Internazionale è il moderno Tazebao di tradizione maoista, ma con la pubblicità del lusso a finanziarlo.
La faccenda mi fa girare la testa prima dei coglioni.
Ma non è finita quì.
Il colpo di teatro è in quarta di copertina.
Ancora pubblicità.
Rolex.
Sì, proprio Rolex.
Cinque fotografie patinate: cinque esseri umani (uomini, donne, liquidi, poco importa) che “proteggono il pianeta”. Riconosco James Cameron, riconosco Leonardo DiCaprio, regista e star del Titanic per intenderci. Poi appare una donna di colore, vestita in modo vistoso. Non la conosco. Non la voglio conoscere. E soprattutto — non mi sento in colpa per questo.
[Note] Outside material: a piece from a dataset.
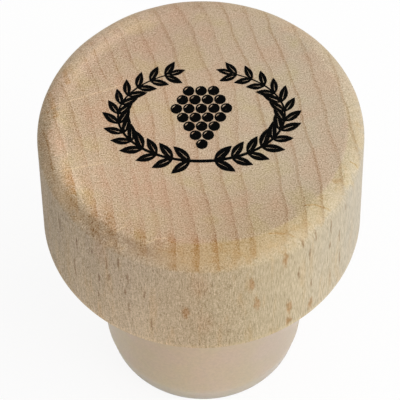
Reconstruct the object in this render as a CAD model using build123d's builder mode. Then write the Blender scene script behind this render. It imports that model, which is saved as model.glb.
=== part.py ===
from build123d import *

import os
from math import atan2, degrees

# A bottle stopper: a turned wooden head glued on a moulded shank of soft
# synthetic cork. Millimetres, +Z up along the turning axis, with the origin
# at the centre of the shank's flat foot, so that the stopper stands upright.

# Head, turned from one blank of beech with the grain along the axis
head_diameter = 31.0
head_height = 15.0
crown_width = 2.2        # how far the rounded top edge comes in over the top
crown_height = 1.2       # how far it comes down the side
crown_side_radius = 0.7  # its tighter part, where it meets the side
rim_chamfer = 0.3        # broken edge round the underside

# Shank, the part that goes into the bottle
shank_diameter = 19.8
shank_length = 20.9      # from the foot to the shoulder in the head's seat
shoulder_chamfer = 0.5
lead_length = 2.6        # slight cone that starts the shank in the bottle
lead_drop = 0.55         # how much smaller the radius is at the cone's end
foot_round = 0.9

# Gate recess that the mould leaves in the middle of the foot
gate_diameter = 4.0
gate_depth = 0.5

# Tenon moulded on the shank
tenon_diameter = 13.0
tenon_length = 6.0
tenon_chamfer = 0.8
groove_count = 3         # V-shaped rings that hold the glue
groove_width = 0.8
groove_depth = 0.4

# Shallow seat and bore in the head, which take the shoulder and the tenon
seat_depth = 0.4
seat_gap = 0.1           # radial, round the shank
glue_gap = 0.1           # radial, round the tenon
glue_pocket = 0.6        # between the tenon's end and the bottom of the bore
mouth_relief = 0.5       # chamfer that keeps squeezed glue off the shoulder

head_radius = head_diameter / 2
shank_radius = shank_diameter / 2
seat_radius = shank_radius + seat_gap
tenon_radius = tenon_diameter / 2
bore_radius = tenon_radius + glue_gap
bore_depth = seat_depth + tenon_length + glue_pocket
underside_z = shank_length - seat_depth
head_top = underside_z + head_height
tenon_top = shank_length + tenon_length

# The crown is two tangent arcs: a small one off the side and a large one that
# runs out level with the top. The large one's radius follows from the tangency.
crown_run = crown_width - crown_side_radius
crown_rise = crown_height - crown_side_radius
crown_top_radius = (crown_run**2 + crown_height**2 - crown_side_radius**2) / (2 * crown_rise)
crown_turn = degrees(atan2(crown_top_radius - crown_height, crown_run))


# The head is one turned profile, seated and bored from below
with BuildPart() as head:
    with BuildSketch(Plane.XZ):
        with BuildLine():
            side_arc = CenterArc(
                (head_radius - crown_side_radius, head_top - crown_height),
                crown_side_radius,
                0,
                crown_turn,
            )
            top_arc = TangentArc(
                side_arc @ 1,
                (head_radius - crown_width, head_top),
                tangent=side_arc % 1,
            )
            Polyline(
                top_arc @ 1,
                (0, head_top),
                (0, underside_z),
                (head_radius, underside_z),
                side_arc @ 0,
            )
        make_face()
    revolve(axis=Axis.Z)

    underside = head.faces().sort_by(Axis.Z)[0]
    chamfer(underside.outer_wire().edges(), rim_chamfer)

    with Locations(Plane((0, 0, underside_z), z_dir=(0, 0, -1))):
        CounterBoreHole(bore_radius, seat_radius, seat_depth, bore_depth)
    seat_floor = head.faces().filter_by(GeomType.PLANE).sort_by(Axis.Z)[1]
    chamfer(seat_floor.inner_wires()[0].edges(), mouth_relief)


# The shank, its shoulder and its tenon are moulded in one
with BuildPart() as shank:
    with BuildSketch(Plane.XZ):
        with BuildLine():
            Polyline(
                (0, 0),
                (shank_radius - lead_drop, 0),
                (shank_radius, lead_length),
                (shank_radius, shank_length),
                (tenon_radius, shank_length),
                (tenon_radius, tenon_top),
                (0, tenon_top),
                close=True,
            )
        make_face()
    revolve(axis=Axis.Z)

    rings = shank.edges().filter_by(GeomType.CIRCLE)
    foot_edge = rings.group_by(Axis.Z)[0]
    shoulder_edge = rings.group_by(SortBy.RADIUS)[-1].sort_by(Axis.Z)[-1]
    tenon_edge = rings.group_by(Axis.Z)[-1]
    fillet(foot_edge, foot_round)
    chamfer(shoulder_edge, shoulder_chamfer)
    chamfer(tenon_edge, tenon_chamfer)

    # Glue grooves, evenly spaced between the shoulder and the tenon's chamfer
    groove_pitch = (tenon_length - tenon_chamfer) / (groove_count + 1)
    groove_heights = [shank_length + groove_pitch * (i + 1) for i in range(groove_count)]
    with BuildSketch(Plane.XZ):
        for height in groove_heights:
            with BuildLine():
                Polyline(
                    (tenon_radius, height - groove_width / 2),
                    (tenon_radius, height + groove_width / 2),
                    (tenon_radius - groove_depth, height),
                    close=True,
                )
            make_face()
    revolve(axis=Axis.Z, mode=Mode.SUBTRACT)

    # Gate recess
    with Locations(Plane.XY.reverse()):
        Hole(gate_diameter / 2, gate_depth)


head.part.label = "head"
shank.part.label = "shank"

os.makedirs("parts", exist_ok=True)
export_step(head.part, "parts/head.step")
export_step(shank.part, "parts/shank.step")
print("head", round(head.part.volume), "mm3, shank", round(shank.part.volume), "mm3")
print("overall height", head_top, "mm")
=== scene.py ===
import math
import random
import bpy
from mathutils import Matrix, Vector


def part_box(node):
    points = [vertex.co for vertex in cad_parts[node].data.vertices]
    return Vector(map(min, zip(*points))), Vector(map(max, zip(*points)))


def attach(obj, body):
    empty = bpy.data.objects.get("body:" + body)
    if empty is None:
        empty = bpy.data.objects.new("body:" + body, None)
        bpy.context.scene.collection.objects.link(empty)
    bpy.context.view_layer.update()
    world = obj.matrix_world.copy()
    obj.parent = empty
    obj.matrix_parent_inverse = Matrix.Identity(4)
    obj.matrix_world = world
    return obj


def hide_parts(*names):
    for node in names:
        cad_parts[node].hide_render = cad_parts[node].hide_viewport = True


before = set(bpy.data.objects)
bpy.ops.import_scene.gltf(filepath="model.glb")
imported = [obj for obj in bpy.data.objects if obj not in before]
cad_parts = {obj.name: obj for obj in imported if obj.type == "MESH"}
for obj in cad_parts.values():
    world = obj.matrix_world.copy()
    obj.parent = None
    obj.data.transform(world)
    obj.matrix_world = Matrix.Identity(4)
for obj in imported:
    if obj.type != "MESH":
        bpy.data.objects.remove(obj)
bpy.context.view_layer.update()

from types import SimpleNamespace

import bpy
from mathutils import Matrix, Vector, noise
from mathutils.geometry import delaunay_2d_cdt

# Lengths below are in millimetres unless a name says otherwise. The scene
# itself is in metres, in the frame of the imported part.
MM = 0.001

head_low, head_high = (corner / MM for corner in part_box("head"))
shank_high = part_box("shank")[1] / MM
head_radius = head_high.x
head_top = head_high.z
underside = head_low.z
shank_radius = shank_high.x
tenon_top = shank_high.z

# Sizes of the turned head that its box doesn't give
rim_round = 0.3
bore_radius = 6.6
bore_depth = 6.6
bore_chamfer = 0.5

# Sizes of the seat under the head
seat_depth = 0.4
seat_radius = 10.0

# Sizes of the moulded shank that its box doesn't give
gate_radius = 2.0
gate_depth = 0.5
foot_round = 0.9
lead_length = 2.6
lead_drop = 0.55
shoulder_chamfer = 0.5
tenon_radius = 6.5
tenon_chamfer = 0.8
groove_count = 3
groove_width = 0.8
groove_depth = 0.4

# The printed film stands this far proud of the wood and goes this far in
film_proud = 0.02
film_sunk = 0.015
wood_top = head_top - film_proud
seat = underside + seat_depth

# Growth rings: the pith lies well outside the blank. The first ring's inner
# edge is this far from it, and the widths are those of the years that follow.
pith = Vector((-93.7, -20.7, 0))
first_ring = 77.6
ring_widths = (
    1.8, 2.1, 1.5, 1.7, 1.55, 1.65, 1.1, 1.4, 1.55, 2.0, 2.2,
    2.3, 1.85, 1.9, 1.85, 1.8, 2.2, 2.0, 2.1, 2.1,
)

# How strong a streak each of those years leaves on the front of the crown
streak_strengths = (
    0.5, 0.5, 1.0, 0.8, 0.85, 0.1, 1.0, 0.1, 1.0, 1.0, 1.0,
    0.35, 0.9, 0.5, 0.5, 0.5, 0.5, 0.5, 0.5, 0.5,
)
ring_total = sum(ring_widths)

# Divisions of the meshes round the axis and along their long runs
head_columns = 420
shank_columns = 256
top_steps = 20
crown_steps = 18
wall_steps = 36
shank_steps = 30


def mesh_object(name, vertices, faces):
    """A mesh as an object in the scene."""
    mesh = bpy.data.meshes.new(name)
    mesh.from_pydata(vertices, [], faces)
    mesh.validate()
    piece = bpy.data.objects.new(name, mesh)
    bpy.context.scene.collection.objects.link(piece)
    return piece


# Turned meshes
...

Poi due subacquee. Due paladine degli abissi. Due Ninfe di Cousteau che mi spiegano, con sguardo ieratico, che il mondo si salva con le immersioni in acque profonde e un Rolex al polso. E io, sinceramente, sono esausto.
Perché qui non siamo più nel territorio dell’ipocrisia. Siamo nel kitsch morale totalizzante. Nel camp da crociera ecologista. Nella Disneyland del bene a tempo determinato, con testimonial firmati e santini sponsorizzati. È il cortocircuito perfetto: una rivista che predica la decrescita, la giustizia sociale, il riscatto dei popoli oppressi… e che ti consiglia, nel retro, un orologio da 13.800 euro per salvare il pianeta in apnea. Chi può permetterselo? Solo chi non ha nulla da dire, ma molto da spendere.
E allora basta. Non ce la faccio più a sopportare questo teatro dell’armonia forzata, dove ogni gesto deve essere etico, ogni articolo salvifico, ogni pubblicità una catechesi sostenibile. C’è più verità politica in un vecchio Charlie Hebdo che in cento pagine di Internazionale post-2020.
E più dignità in un orologio rotto che in un Rolex subacqueo indossato per compassione planetaria.